Linklater sa benissimo che gli anni ’60 non sono stati solo quelli del giovane Stan, che sono stati molto diversi da come li ricorda, ma così e come lui li vuole ricordare, così come lui pretende di avere la libertà di poterli modificare, unendo il se stesso adulto armato dei propri impianti con le giovani speranze che aveva addosso in quell’anno così leggendario.


Il tutto senza dimenticare lo straordinario omaggio alla pop culture che prendeva forma, abbracciando appieno la meravigliosa consistenza della scoperta, che per forza di cose da sempre per lui è connessa alla gioventù, quando ancora si crede in qualcosa o in qualcuno, magari anche soltanto in noi stessi.


Certamente ha ragione quella parte di critica che indica in questo film un’apologia della nostalgia, quasi una negazione del principio che Albus Silente più di vent’anni fa ricordava al giovanissimo Harry Potter: immaginare una vita diversa da quella che possiamo vivere è un veleno per il nostro cuore. 
Linklater però quel veleno lo ama, lo ha creato e distribuito nei suoi film per tutta la vita, per tutta la sua straordinaria opera di artista, nel cercare di rispondere alle domande più strane ed eterne sul senso della vita, di noi, di queste montagne russe che chiamiamo vita. 
Lo ha fatto diventando profeta di una realtà diversa da quella sporca e quotidiana che ricordiamo, oppure di dipingerla sotto un altro colore, di rifiutare l’impostazione lineare del tempo, di unire passato, presente e futuro. 
Perché secondo Linklater non siamo fatti soltanto del tempo che scorre, ma anche dei nostri ricordi, dei sogni seppelliti nei nostri ricordi, del passato che vorremmo recuperare e trasformare in un futuro alternativo.
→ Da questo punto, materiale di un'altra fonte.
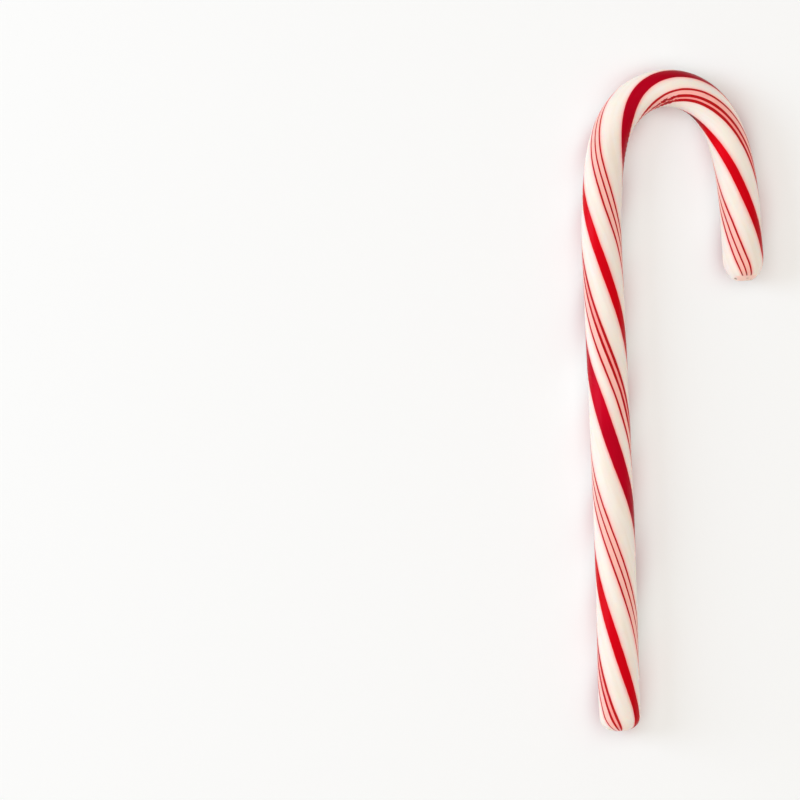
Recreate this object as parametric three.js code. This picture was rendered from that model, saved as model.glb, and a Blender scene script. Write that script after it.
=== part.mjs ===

Apollo 10 e Mezzo è quindi una sorta di sublimazione della sua semantica cinematografica, anche della dimensione visiva con cui ha sempre voluto realizzarla, e da questo punto di vista è assolutamente normale che magari sia anche un’opera divisiva. Perché lui in fin dei conti non ha mai chiesto nient’altro che essere sé stesso, senza badare se quello che ci diceva ci interessasse oppure no.